17. The method of claim 16, further comprising:

processing images captured by at least one real-world-facing camera, to generate a depth image of the real-world environment; and

determining the optical depth at which the given synthetic 3D point is to be displayed, based on the depth image.

18. The method of claim 13, wherein the at least one user comprises a plurality of users, and wherein the method further comprises:

detecting when eyes of at least one of the plurality of users are closed or the at least one of the plurality of users is not looking towards the optical combiner; and

when it is detected that the eyes of the at least one of the plurality of users are closed or the at least one of the plurality of users is not looking towards the optical combiner, skipping generating the input according to a relative location of each eye of the at least one of the plurality of users with respect to the optical combiner, during generation of the input.

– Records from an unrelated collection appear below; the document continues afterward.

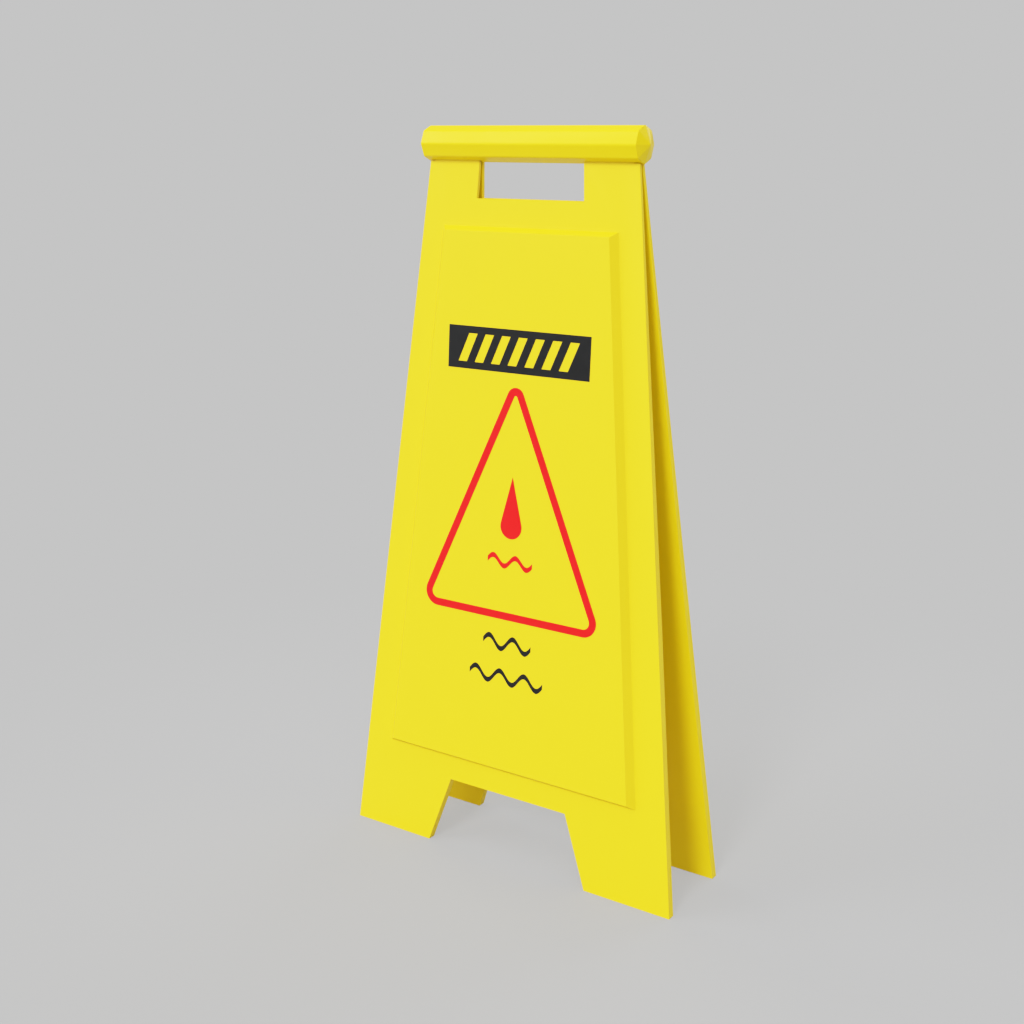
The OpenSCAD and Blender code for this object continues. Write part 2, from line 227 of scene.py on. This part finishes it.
def drawn_steel(name):
    """Zinc-plated drawn rod: fine lines along X, patchy plating."""
    material, g, bsdf, coords = new_material(name)
    stretched = g.add("ShaderNodeMapping", Vector=coords, Scale=(0.03, 1.0, 1.0))
    lines = g.noise(stretched.outputs["Vector"], scale=2600.0, detail=3.0, rough=0.6)
    patch = g.noise(coords, scale=70.0, detail=3.0, rough=0.5)
    colour = g.mix(g.spread(patch, low=0.0, high=1.0, start=0.35, end=0.65),
                   (0.56, 0.57, 0.59), (0.64, 0.64, 0.63))
    sheen = g.spread(lines, low=0.24, high=0.40, start=0.3, end=0.7)
    g.set(bsdf, Base_Color=colour, Metallic=1.0, Roughness=sheen)
    g.bump(bsdf, lines, strength=0.15, distance=0.05 * MM)
    return material


YELLOW = moulded_plastic("yellow_board_plastic", base=(0.862, 0.632, 0.0018),
                         deep=(0.852, 0.621, 0.0014), rough=0.50)
GRIP = moulded_plastic("yellow_grip_plastic", base=(0.866, 0.638, 0.0030),
                       deep=(0.858, 0.628, 0.0024), rough=0.38, grain=0.03, specular=0.20)
BLACK = printed_film("black_film_print", base=(0.0050, 0.0052, 0.0056), rough=0.46)
RED = printed_film("red_film_print", base=(0.862, 0.0040, 0.0040), rough=0.42)
GREY = moulded_plastic("grey_sleeve_plastic", base=(0.055, 0.058, 0.062),
                       deep=(0.045, 0.048, 0.052), rough=0.5)
WHITE = moulded_plastic("white_washer_plastic", base=(0.72, 0.72, 0.68),
                        deep=(0.66, 0.66, 0.62), rough=0.45)
STEEL = drawn_steel("hinge_rod_steel")

# ---------------------------------------------------------------- pieces


def paint(obj, material):
    obj.data.materials.clear()
    obj.data.materials.append(material)
    for face in obj.data.polygons:
        face.material_index = 0


def clean_mesh(node):
    """The node's solid as one welded mesh with its flat faces whole."""
    bm = bmesh.new()
    bm.from_mesh(nodes[node].data)
    bmesh.ops.remove_doubles(bm, verts=bm.verts, dist=WELD_SOLID)
    bmesh.ops.dissolve_limit(bm, angle_limit=math.radians(FLAT_ANGLE),
                             use_dissolve_boundaries=False, verts=bm.verts, edges=bm.edges)
    bm.normal_update()
    return bm


def add_rounding(obj, width, segments):
    bevel = obj.modifiers.new("rounding", "BEVEL")
    bevel.limit_method = "WEIGHT"
    bevel.width = width
    bevel.segments = segments
    bevel.profile = 0.5
    bevel.use_clamp_overlap = True
    bevel.miter_outer = "MITER_SHARP"
    weld = obj.modifiers.new("tidy", "WELD")
    weld.merge_threshold = WELD_ROUNDED
    shading = obj.modifiers.new("even_shading", "WEIGHTED_NORMAL")
    shading.mode = "FACE_AREA"
    shading.weight = 50
    shading.keep_sharp = True


def rounded(node, name, material, body, is_rounded, width, segments=3):
    """Replaces a node with a copy whose edges are rounded where is_rounded(edge, degrees)."""
    bm = clean_mesh(node)
    layers = bm.edges.layers.float
    weights = layers.get("bevel_weight_edge") or layers.new("bevel_weight_edge")
    for edge in bm.edges:
        angle = math.degrees(edge.calc_face_angle(0.0))
        chosen = angle > MIN_ANGLE and is_rounded(edge, angle)
        edge[weights] = 1.0 if chosen else 0.0
        edge.smooth = chosen or angle <= SHARP_ANGLE
    for face in bm.faces:
        face.smooth = True
    mesh = bpy.data.meshes.new(name)
    bm.to_mesh(mesh)
    bm.free()
    obj = bpy.data.objects.new(name, mesh)
    scene.collection.objects.link(obj)
    paint(obj, material)
    add_rounding(obj, width, segments)
    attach(obj, body)
    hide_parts(node)


def board_edge(edge, angle):
    """Every edge but the upper ones that end hidden inside the grip."""
    heights = [vert.co.z for vert in edge.verts]
    hidden = min(heights) > BOARD_UPPER_Z and max(heights) > GRIP_BOTTOM + HIDDEN_DEPTH
    return angle > BOARD_MIN_ANGLE and not hidden


def tube_edge(edge, angle):
    """The long edges on the tube's outside that run along X."""
    span = edge.verts[0].co - edge.verts[1].co
    along = abs(span.x) > 0.9 * span.length
    radius = max(math.hypot(vert.co.y, vert.co.z - GRIP_Z) for vert in edge.verts)
    return along and radius > GRIP_RADIUS - TUBE_SKIN and span.length > TUBE_LONG_EDGE


def cap_edge(edge, angle):
    """The edges that stand clear of the tube's ends."""
    return min(abs(vert.co.x) for vert in edge.verts) > GRIP_END_X - CAP_CLEARANCE


for side in ("front", "rear"):
    board = side + "_board"
    rounded(side + "_panel", board, YELLOW, board, board_edge, BOARD_ROUNDING)
rounded("grip_tube", "grip_tube_rounded", GRIP, "grip", tube_edge,
        TUBE_ROUNDING, segments=4)
for side in ("left", "right"):
    rounded(side + "_end_cap", side + "_cap_rounded", GRIP, "grip", cap_edge,
            CAP_ROUNDING)

for node, material in (("hinge_rod", STEEL), ("spacer_sleeve", GREY),
                       ("knuckle_washers", WHITE)):
    paint(nodes[node], material)
for node, material in (("hazard_band", BLACK), ("triangle", RED), ("water_drop", RED),
                       ("ripple", RED), ("wave_lines", BLACK)):
    for side in ("front_", "rear_"):
        paint(nodes[side + node], material)

# ---------------------------------------------------------------- floor

FLOOR_RADII = (0.0001, 0.4, 1.2, 4.0, 12.0, 40.0, 120.0)
FLOOR_SIDES = 64
FLOOR_Z = -0.2 * MM   # just below the sign's feet
SHADOW_NEAR = 0.22    # distance from the centre where the paper's shadow starts to fade
SHADOW_FAR = 0.85     # where only the even backdrop is left
SHADOW_SHARE = 0.30   # share of lit paper near the sign


def floor_mesh():
    bm = bmesh.new()
    turns = [2 * math.pi * i / FLOOR_SIDES for i in range(FLOOR_SIDES)]
    rings = [[bm.verts.new((r * math.cos(turn), r * math.sin(turn), FLOOR_Z)) for turn in turns]
             for r in FLOOR_RADII]
    for inner, outer in zip(rings, rings[1:]):
        for i in range(FLOOR_SIDES):
            j = (i + 1) % FLOOR_SIDES
            bm.faces.new((inner[i], outer[i], outer[j], inner[j]))
    bm.faces.new(rings[0])
    mesh = bpy.data.meshes.new("studio_floor")
    bm.to_mesh(mesh)
    bm.free()
    return mesh


def floor_paper():
    """Paper that shows a faint shadow near the sign and fades to the even backdrop."""
    material = bpy.data.materials.new("studio_floor_paper")
    material.use_nodes = True
    g = Graph(material.node_tree)
    out = g.add("ShaderNodeOutputMaterial")
    bounce = g.add("ShaderNodeBsdfDiffuse", Color=(0.45, 0.45, 0.45))
    lit_paper = g.add("ShaderNodeBsdfDiffuse", Color=(0.405, 0.405, 0.405))
    even = g.add("ShaderNodeEmission", Color=PAPER, Strength=1.0)
    place = g.add("ShaderNodeSeparateXYZ", Vector=g.coords("Object")).outputs
    squares = [g.math("MULTIPLY", place[axis], place[axis]) for axis in "XY"]
    distance = g.math("SQRT", g.math("ADD", *squares))
    share = g.spread(distance, low=SHADOW_SHARE, high=0.0, start=SHADOW_NEAR, end=SHADOW_FAR,
                     shape="SMOOTHSTEP")
    seen = g.mix_shaders(share, even.outputs[0], lit_paper.outputs[0])
    g.set(out, Surface=g.camera_split(bounce.outputs[0], seen))
    return material


floor = bpy.data.objects.new("studio_floor", floor_mesh())
scene.collection.objects.link(floor)
floor.data.materials.append(floor_paper())

# ---------------------------------------------------------------- world and lights


def build_world():
    world = bpy.data.worlds.new("studio")
    scene.world = world
    world.use_nodes = True
    g = Graph(world.node_tree)
    out = g.add("ShaderNodeOutputWorld")
    seen = g.add("ShaderNodeBackground", Color=PAPER)
    direction = g.add("ShaderNodeSeparateXYZ", Vector=g.coords("Generated"))
    # strength from the ground (low) to straight up (high)
    strength = g.spread(direction.outputs["Z"], low=AMBIENT, high=AMBIENT)
    soft = g.add("ShaderNodeBackground", Color=(1, 1, 1), Strength=strength)
    g.set(out, Surface=g.camera_split(soft.outputs[0], seen.outputs[0]))


def place_around(obj, azimuth, elevation):
    """Turns a light or camera to look from this side, in degrees.

    Azimuth goes from the front towards the right, elevation up from the floor."""
    a, e = math.radians(azimuth), math.radians(elevation)
    source = Vector((math.sin(a) * math.cos(e), -math.cos(a) * math.cos(e), math.sin(e)))
    obj.rotation_mode = "QUATERNION"
    obj.rotation_quaternion = source.to_track_quat("Z", "Y")


# name, azimuth, elevation, strength, angular size (degrees), leaves a highlight
LIGHTS = (
    ("key", 6, 37, 1.55, 15, True),
    ("key_front", 8, 30, 0.50, 16, True),
    ("key_right", 45, 30, 0.60, 24, True),
    ("top", 0, 90, 1.15, 50, True),
    ("left_side", -54, 26, 1.36, 40, True),
    ("left_glint", -43, 35, 0.30, 24, True),
    ("right_back", 110, 16, 0.28, 24, False),
    ("left_back", -104, 16, 0.95, 24, False),
    ("back", 172, 28, 1.00, 40, True),
)

build_world()
for name, azimuth, elevation, strength, size, highlight in LIGHTS:
    sun = bpy.data.lights.new(name, "SUN")
    sun.energy = UNIT * strength
    sun.angle = math.radians(size)
    light = bpy.data.objects.new(name, sun)
    light.visible_glossy = highlight
    scene.collection.objects.link(light)
    place_around(light, azimuth, elevation)

# ---------------------------------------------------------------- camera and view

lens = bpy.data.cameras.new("camera")
lens.lens = 50.0
lens.sensor_width = 36.0
lens.sensor_fit = "HORIZONTAL"
lens.clip_start = 0.05
lens.clip_end = 300
camera = bpy.data.objects.new("camera", lens)
scene.collection.objects.link(camera)
camera.location = (0.6274, -0.9570, 0.6131)
place_around(camera, azimuth=34.07, elevation=15.04)
scene.camera = camera

view = scene.view_settings
view.view_transform = "Standard"
view.look = "None"
view.exposure = 0.0
view.gamma = 1.0
view.use_curve_mapping = True

# the film curve between black and full light, sampled at these scene values
CURVE_STEPS = (0.12, 0.21, 0.25, 0.28, 0.32, 0.37, 0.43, 0.50, 0.58, 0.68, 0.80)
mapping = view.curve_mapping
mapping.clip_max_x = 1.0
points = mapping.curves[3].points
points[0].location = (0.0, 0.0)
points[1].location = (1.0, film(1.0 / UNIT))
for x in CURVE_STEPS:
    points.new(x, film(x / UNIT))
mapping.update()
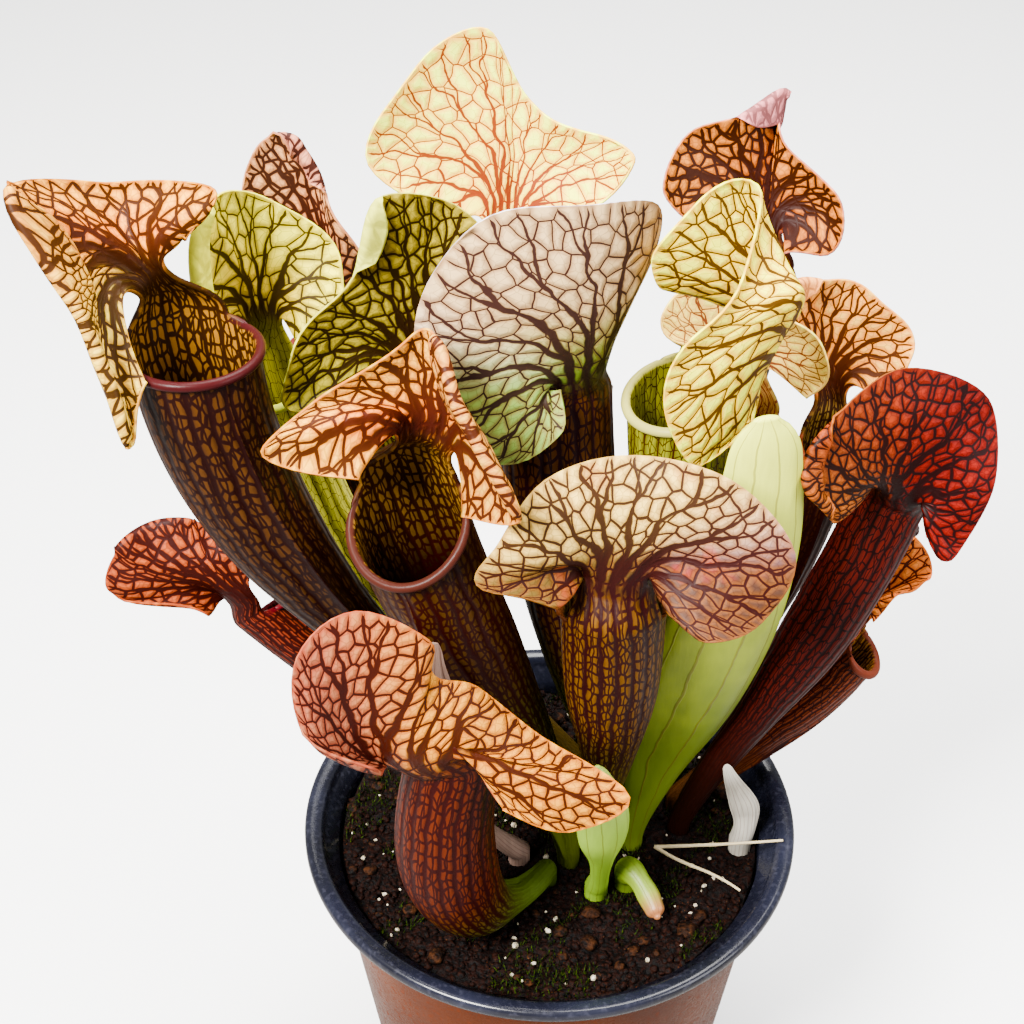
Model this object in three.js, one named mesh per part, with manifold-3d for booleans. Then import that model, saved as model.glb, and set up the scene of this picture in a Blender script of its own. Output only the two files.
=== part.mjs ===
// A trumpet pitcher plant (a Sarracenia hybrid) in a round plastic nursery pot.
// Millimetres, +Z up. The origin is the middle of the pot's foot, and the plant's best side faces -Y.
// Each pitcher is one leaf: a stalk that widens into a hollow tube with a rolled lip, and a veined hood
// that grows from the tube's back through a narrow neck.
import * as THREE from "three";
import { mergeVertices } from "three/addons/utils/BufferGeometryUtils.js";
import Module from "manifold-3d";

// Pot: a 13 cm vacuum-formed pot.
const RIM_RADIUS = 65;
const POT_HEIGHT = 100;
const WALL_RADIUS = 58;
const FOOT_RADIUS = 46;
const POT_WALL = 1.6;
const WALL_TOP = 93.5;
const DRAIN_RADIUS = 4;
const DRAIN_RING = 31;
const DRAINS = 6;

// Compost and crown.
const SOIL_TOP = 91;
const SOIL_BOTTOM = 2.3;
const SOIL_RELIEF = 1.2;
const STALK_DEPTH = 15;
const SOCKET_GAP = 0.4;

// Leaves.
const LEAF_THICKNESS = 1.0;
const STALK_RADIUS = 3;
const BACK_ARC = THREE.MathUtils.degToRad(62);
const LIP_ROLL = 1.3;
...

19. The method of claim 18, further comprising:

identifying a given part of the input that corresponds to a given eye of the at least one of the plurality of users; and

utilising at least a subset of the given part of the input to produce additional light to supplement another part of the synthetic light field corresponding to at least one other of the plurality of users.

20. The method of claim 18, further comprising:

predicting a duration for which the eyes of the at least one of the plurality of users are likely to remain closed; and

skipping generating the input according to the relative location of each eye of the at least one of the plurality of users with respect to the optical combiner for the predicted duration, during generation of the input.